Why do the eye pupils dilate or contract? Is it only a response to change in illumination?
It's common knowledge that the eye pupils dilate and contract according to the light they're exposed to. This body mechanism helps regulate the amount of light we receive, which allows us to see better in different light conditions.
Perhaps what you didn't know is that your pupils react to visual stimulations, too – a positive or negative response represented in the eyes. Your pupils, involuntary, can dilate or constrict in their size according to whether or not you like what you see.
Let's see if we can get a deeper look…
So what does it mean?
In general, the bigger the eye pupils the more favorable and excited the response. Your pupils dilate when you see something you like, as if you wish "to grasp" more of what you see.
In courtship, for example, it can be a strong signal of affection – prolonged eye contact with dilated pupils is one of the first indicators of attraction. It can be a misleading signal, but more on that later.
Not only dilated pupils show a positive response in someone, but we also find them more appealing to look at. That's why babies are 'programmed' to dilate their eye's pupils when looking at adults - they get more affection points.
Toy manufactures, understanding this, produce toys with really big eyes and pupils to draw the attention of kids, who naturally like them better. This also explains why kids (and adults) really like anime character with their excessively big eyes.
The opposite is also true, constricted eye pupils show resentment, defiance and general disliking. We also like them less. It's really simple if you think about it – if someone seems not to like you, usually you won't have much incentive to like him or her back.
As part of my job as juggling instructor I work with children. I get to see these reactions in eye pupils almost every day – when a child is happy about his success you can see his pupils turn to sparkling sphere – he looks full of life! On the other hand, some kids, when being reprimanded, meet my gaze and I can see little defiant needles staring at me…

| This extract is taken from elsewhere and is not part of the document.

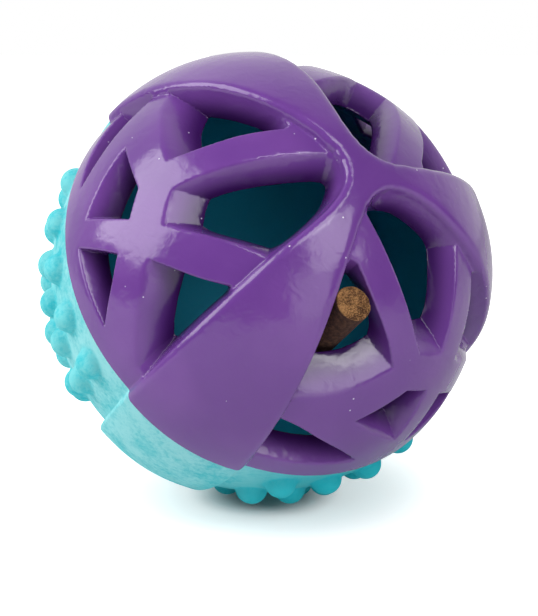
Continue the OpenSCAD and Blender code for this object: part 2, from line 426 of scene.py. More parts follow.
# %% Distance to the lattice half
PETAL_CROWN_R = 38.0
PETAL_EDGE = 2.0
PETAL_FOOT = 0.5
RIM_EDGE = 0.5
OPENING_EDGE = 0.5
CHAMBER_EDGE = 0.8


def lattice_half_distance(p):
    """Signed distance to the purple half: wall and petals, less openings, chamber and socket."""
    r = np.maximum(np.linalg.norm(p, axis=1), 1e-6)
    f = fold(p)
    crown = crown_distance(p, r, BALL_R, PETAL_CROWN_R, PETAL_BLEND)
    petals = round_and(crown, -field_distance(f, r), PETAL_EDGE)
    solid = round_or(r - LATTICE_R, petals, PETAL_FOOT)
    solid = round_and(solid, SEAM - p[:, 2], RIM_EDGE)
    solid = round_and(solid, -openings_distance(f, r), OPENING_EDGE)
    solid = round_and(solid, CHAMBER_R - r, CHAMBER_EDGE)
    return np.maximum(solid, -plug_distance(p, PLUG_GAP, KEY_GAP, SEAM + PLUG_H + PLUG_GAP))


print("distance at the pole:", lattice_half_distance(np.array([[0.0, 0.0, BALL_R]])).round(3))

# %% [markdown]
# ## The nub half
#
# The teal moulding carries the petals on below the seam, so its points are flipped on to the same
# outline. Its nubs are balls sunk into the skin, and they stand in rows that follow the seam. A
# formula places them, so that every field gets the same rows and none lands on a petal.

# %% Nubs
SKIN_R = 46.4
NUB_R = 3.4
NUB_H = 3.0
NUB_PITCHES = (11.6, 8.9)
NUB_ROW_PITCH = 8.9
NUB_FIRST_DROP = 6.1
NUB_LEAD, NUB_TRAIL, NUB_CLOSE_MARGIN = 12.4, 10.3, 9.4
NUB_ROW_ANGLE = NUB_ROW_PITCH / SKIN_R
NUB_FIRST_ANGLE = NUB_FIRST_DROP / SKIN_R
NUB_LAST_ANGLE = math.radians(65)
NUB_ROWS = 1 + math.floor((NUB_LAST_ANGLE - NUB_FIRST_ANGLE) / NUB_ROW_ANGLE)


def nub_centres():
    """Centres of one field's nubs, in rows down from the seam.

    Wide and close rows take turns. A row keeps its margins at both ends, and the room between is
    divided into the whole number of gaps that comes nearest to the row's pitch."""
    centres = []
    for row in range(NUB_ROWS):
        lead, trail = (NUB_LEAD, NUB_TRAIL) if row % 2 == 0 else (NUB_CLOSE_MARGIN,) * 2
        colat = QUARTER + NUB_FIRST_ANGLE + row * NUB_ROW_ANGLE
        reach = SKIN_R * math.sin(colat)
        first, last = lead / reach - FIELD_HALF, FIELD_HALF - trail / reach
        gaps = max(1, math.floor((last - first) * reach / NUB_PITCHES[row % 2] + 0.5))
        lon = np.linspace(first, last, gaps + 1)
        centres.append(on_ball(lon, np.full_like(lon, colat)) * (SKIN_R + NUB_H - NUB_R))
    return np.concatenate(centres)


NUBS = nub_centres()
print("nubs in a field:", len(NUBS))

# %% Distance to the nub half
SOFT_PETAL_R = 48.8
SOFT_CROWN_R = 38.0
SOFT_PETAL_EDGE = 0.9
SOFT_PETAL_FOOT = 0.5
NUB_FOOT = 0.7
SEAM_GAP = 0.1
SEAM_EDGE = 0.4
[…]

So, when do our pupils grow the most?
When we're sexually aroused of course…
According to an experiment done in pupillometry (the study of how pupil size reflects psychological condition) Heterosexual genders eye pupils were dilated in response to pictures of semi naked opposite sex. In females the pupils were affected also by pictures of babies and mothers.
OK, so our pupils dilate when we're stimulated, but
is it also going the other way around?
Are we attracted to dilated pupils?
The researchers Tombs and Silverman found that guys have a
straightforward approach to this question – the bigger the eye pupils – the
more attractive they found them. For females however, it's a little more
complicated: they prefer either medium or big sized pupils, and the tendency to
choose bigger pupils is associated with the preference for 'bad boy' types of
guys. Find out more here.
Advertising companies, taking advantage, often enlarge the pupils of the models on the covers of magazines to tempt us for buying it. Sex sells, and part of this sex appeal is dilated pupils.
If you think about it, it may also explain why we like dim lights in romantic places – it's artificially dilates yours and yours date's pupils and make you look more attractive. It's also a great way to make all of your surroundings 'fade to black' and concentrate on each other.
Thinking about these facts may make you wonder, if it's involuntary and can accurately indicate interest and emotion, does it makes the whole 'does he\she like me?' thing too easy?
Ah, but of course there are some complications:
1. The biggest issue is that pupils first and foremost dilate and contract according to the lightning setting. Don't take offense if you see your loved ones stare at you with beady eyes in a bright sunny day.
By the way, that's why I said that this can be misleading in courtship, especially in a 'romantic' dimly lit place. Still, keep in mind that we like to gaze at dilated pupils so it's not all bad.
2. You need to extremely observant to spot these changes occur, not an easy job when trying to focus on the many other aspects of communication. Besides it can be pretty hard to see the pupil size in dark eyes.
I don't want you leave you with a feeling that it's too damn hard to use. So let me remind you that while our conscious mind is busy focusing on the conversation itself, we perceive most body language signs subconsciously.
This means that you don't need to check every moment what is the size of your date's pupils but rather allow yourself to relax and become perceptive, knowing the signs will bring them to your mind when you see them.
I hope this post also helps to explain some intriguing scenarios from our life. Like why many poker players shade their eyes during the game – to hide the automatic dilation of their pupils when they get good cards.